CAR’s current crisis erupted when the Seleka seized control of Bangui, ousting former president Francois Bozize and installing Djotodia in April.

“Since the Seleka took over power in March they have unleashed a wave of killings, burning entire villages, looting and viciously attacking civilians on a pretty large scale,” Philippe Bolopion, the United Nations director for Human Rights Watch (HRW), a watchdog group, tells IPS. “They descend on a village, kill a few people, chase everyone out of their houses, loot everything they can, burn the houses and move on.”

President Djotodia attempted to dissolve the Seleka because of the extremity of their war crimes and attacks on civilians.

“In late September, Djotodia decided he would dismiss [the Seleka] because they were getting out of control, and that’s when things went downhill,” the Atlantic Council’s Pham says. “He dismissed them but they had no place to go, and he never had the loyalty of the people on whom he hoisted himself.”

The Seleka continue to operate outside of government control and target civilians, which has led to clashes with the predominantly Christian militias.
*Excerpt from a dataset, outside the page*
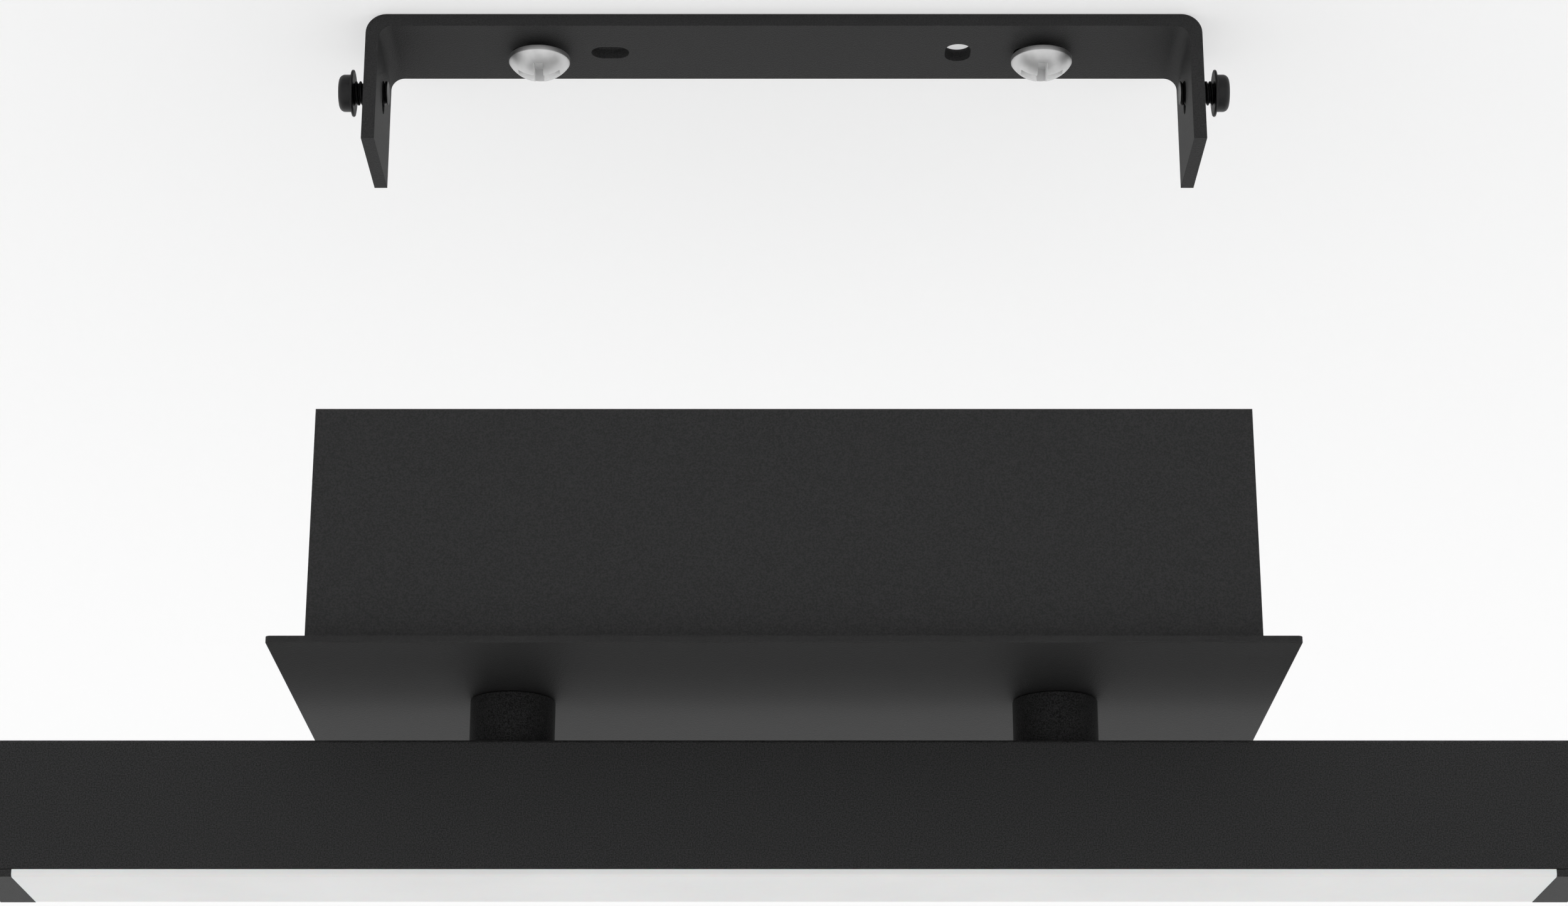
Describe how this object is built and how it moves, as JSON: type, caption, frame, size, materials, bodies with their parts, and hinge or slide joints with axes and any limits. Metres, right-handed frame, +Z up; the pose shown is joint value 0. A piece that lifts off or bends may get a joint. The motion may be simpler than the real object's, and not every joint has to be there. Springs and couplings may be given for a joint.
{
  "type": "linear led ceiling lamp",
  "caption": "Slim straight LED ceiling lamp shown off its U-shaped ceiling bracket: open canopy box, cover plate, two round standoffs and a beam with an opal underside.",
  "frame": {"origin": "middle of the bracket's ceiling face, in the ceiling plane", "axes": "+X along the beam and the bracket, +Y across the beam, +Z up into the ceiling"},
  "size_m": [0.24, 0.064, 0.1684],
  "materials": {
    "black_coat": "fine textured matt powder coat",
    "black_screw": "blackened steel",
    "bright_screw": "bright zinc plate",
    "zinc_steel": "zinc plated",
    "black_plastic": "moulded, matt",
    "opal_plastic": "opal, satin",
    "white_plastic": "moulded, satin",
    "clear_nylon": "natural nylon",
    "brass": "plain",
    "aluminium": "mill finish",
    "white_board": "white solder mask",
    "green_board": "green solder mask",
    "phosphor": "satin",
    "winding_tape": "taped",
    "capacitor_sleeve": "shrunk sleeve",
    "brown_sheath": "extruded",
    "blue_sheath": "extruded",
    "earth_sheath": "extruded, green and yellow",
    "red_sheath": "extruded",
    "black_sheath": "extruded"
  },
  "bodies": {
    "bracket": {"ceiling_bracket": "black_coat", "ceiling_screw_left": "bright_screw", "ceiling_screw_right": "bright_screw"},
    "side_screw_left": {"side_screw_left": "black_screw"},
    "side_screw_right": {"side_screw_right": "black_screw"},
    "lamp": {"canopy_channel": "black_coat", "canopy_end_left": "black_coat", "canopy_end_right": "black_coat", "cover_plate": "black_coat", "standoff_left": "black_coat", "standoff_right": "black_coat", "threaded_tube_left": "zinc_steel", "threaded_tube_right": "zinc_steel", "canopy_washers": "zinc_steel", "canopy_nuts": "zinc_steel", "beam_washers": "zinc_steel", "beam_nuts": "zinc_steel", "lead_bush": "clear_nylon", "beam_profile": "black_coat", "light_carrier": "aluminium", "light_board": "white_board", "light_chips": "phosphor", "board_socket": "white_plastic", "end_cap_left": "black_plastic", "end_cap_right": "black_plastic", "end_cap_screws": "black_screw", "diffuser": "opal_plastic", "driver_case": "white_plastic", "driver_lid": "white_plastic", "driver_board": "green_board", "driver_transformer": "winding_tape", "driver_capacitors": "capacitor_sleeve", "driver_nuts": "zinc_steel", "terminal_body": "clear_nylon", "terminal_brass": "brass", "terminal_screws": "zinc_steel", "terminal_nut": "zinc_steel", "floor_studs": "zinc_steel", "earth_lug": "brass", "earth_nut": "zinc_steel", "live_lead": "brown_sheath", "neutral_lead": "blue_sheath", "earth_lead": "earth_sheath", "positive_lead": "red_sheath", "negative_lead": "black_sheath"}
  },
  "joints": [
    {"name": "lift_onto_bracket", "type": "slide", "parent": "bracket", "child": "lamp", "axis": [0, 0, 1], "range_m": [0, 0.0745]},
    {"name": "side_screw_left_travel", "type": "slide", "parent": "bracket", "child": "side_screw_left", "axis": [1, 0, 0], "range_m": [-0.003, 0.00008]},
    {"name": "side_screw_right_travel", "type": "slide", "parent": "bracket", "child": "side_screw_right", "axis": [-1, 0, 0], "range_m": [-0.003, 0.00008]}
  ]
}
While former president Bozize initially created these militias – known as anti-balaka – to combat banditry, they began responding to Seleka abuses on Christians with similar attacks on Muslims, rapidly escalating the violence.

“They have targeted Muslim civilians only because they are Muslim. Their attacks are just as brutal and as vicious as the Seleka attacks were,” says HRW’s Bolopion. “When I was in CAR in November I talked to a Muslim villager who described how anti-balaka came to his house in the morning to take his grandkids, kids, and two wives out and slit every one of their throats.”
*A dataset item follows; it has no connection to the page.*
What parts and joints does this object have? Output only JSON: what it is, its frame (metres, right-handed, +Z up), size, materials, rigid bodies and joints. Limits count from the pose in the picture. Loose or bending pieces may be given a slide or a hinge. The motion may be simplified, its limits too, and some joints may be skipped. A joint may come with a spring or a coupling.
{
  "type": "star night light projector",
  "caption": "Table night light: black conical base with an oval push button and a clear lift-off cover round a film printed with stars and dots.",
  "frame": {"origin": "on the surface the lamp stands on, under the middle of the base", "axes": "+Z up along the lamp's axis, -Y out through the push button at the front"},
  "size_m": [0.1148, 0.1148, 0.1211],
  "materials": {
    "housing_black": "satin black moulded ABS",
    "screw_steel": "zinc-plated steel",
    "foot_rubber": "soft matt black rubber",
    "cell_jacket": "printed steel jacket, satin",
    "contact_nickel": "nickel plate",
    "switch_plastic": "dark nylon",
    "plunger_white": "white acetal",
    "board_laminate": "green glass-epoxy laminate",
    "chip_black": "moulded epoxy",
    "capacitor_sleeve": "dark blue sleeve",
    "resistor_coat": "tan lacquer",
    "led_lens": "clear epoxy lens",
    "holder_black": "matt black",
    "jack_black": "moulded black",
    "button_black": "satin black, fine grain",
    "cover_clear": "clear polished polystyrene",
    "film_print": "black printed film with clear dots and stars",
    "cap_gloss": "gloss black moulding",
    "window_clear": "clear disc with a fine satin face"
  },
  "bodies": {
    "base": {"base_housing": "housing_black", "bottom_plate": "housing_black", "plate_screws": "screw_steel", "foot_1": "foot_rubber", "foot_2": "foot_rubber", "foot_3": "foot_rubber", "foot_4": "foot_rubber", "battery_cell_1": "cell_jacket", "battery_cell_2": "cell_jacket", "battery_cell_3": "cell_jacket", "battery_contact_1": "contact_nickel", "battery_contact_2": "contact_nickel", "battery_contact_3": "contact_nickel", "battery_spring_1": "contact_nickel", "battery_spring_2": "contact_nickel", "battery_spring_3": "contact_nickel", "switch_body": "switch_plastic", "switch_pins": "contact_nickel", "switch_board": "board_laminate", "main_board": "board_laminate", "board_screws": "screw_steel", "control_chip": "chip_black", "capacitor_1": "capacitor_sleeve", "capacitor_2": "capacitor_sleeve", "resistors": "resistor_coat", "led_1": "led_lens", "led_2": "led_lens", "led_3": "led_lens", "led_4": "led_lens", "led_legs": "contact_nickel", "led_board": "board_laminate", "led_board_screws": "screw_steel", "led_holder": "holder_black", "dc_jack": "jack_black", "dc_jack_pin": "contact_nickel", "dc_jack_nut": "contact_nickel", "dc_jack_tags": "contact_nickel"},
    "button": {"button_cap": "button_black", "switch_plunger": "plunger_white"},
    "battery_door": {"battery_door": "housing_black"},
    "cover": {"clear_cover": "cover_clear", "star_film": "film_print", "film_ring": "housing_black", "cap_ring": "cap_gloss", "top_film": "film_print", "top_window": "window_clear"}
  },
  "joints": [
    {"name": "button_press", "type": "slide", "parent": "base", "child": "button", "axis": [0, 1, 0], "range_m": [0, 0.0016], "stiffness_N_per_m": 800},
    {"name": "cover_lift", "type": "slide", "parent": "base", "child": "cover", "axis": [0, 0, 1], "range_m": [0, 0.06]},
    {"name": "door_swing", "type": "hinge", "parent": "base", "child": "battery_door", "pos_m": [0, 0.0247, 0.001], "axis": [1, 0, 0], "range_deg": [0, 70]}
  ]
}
Although the conflict in CAR appears to be purely sectarian on the surface, the appointment of a Christian to the presidency by other Djotodia appointees indicates that the conflict is more nuanced. Pham posits that the violence is ethnic, rather than religious.

“The political elite have never had religion as a divisive issue, so religion isn’t really a source of conflict,” he says. “It’s not a religious conflict but religion marks people’s ethnic groups.”

The Seleka themselves have even killed Muslims living in majority Christian areas.

Tensions between the Seleka and anti-balaka reached a boiling point in December, as clashes between the two groups and their attacks on civilians drastically increased. Even though President Djotodia resigned on 10 January in an attempt to alleviate the chaos, the violence continues to raise fears of genocide.

“The situation has not stabilised at all on the ground, and we are very worried about mass retaliations against the Muslim population now that the Seleka are on the run,” says Bolopion. “Right now the country’s on the brink of total anarchy.”

Two-track solution

As the violence continues, analysts have made proposals to help end the conflict.

“We think you need a two-track approach,” explains Bolopion. “One track is to bolster the capacity of civilian power on the ground. But we must also work on many tasks to reconstruct the country such as the longer-term solution of rebuilding the army, justice system and basic function of administration.”

France currently has 1,600 troops on the ground in CAR, while the European Union is expected to offer 500 soldiers to supplement French forces.

“They need all the help they can get because it’s very difficult,” Bolopion says.

Pham notes that the United Nations has authorised a force of up to 10,000, but states that nowhere near that number has materialised. “What we’re seeing in CAR is simply the evaporation of what few institutions there were,” he says.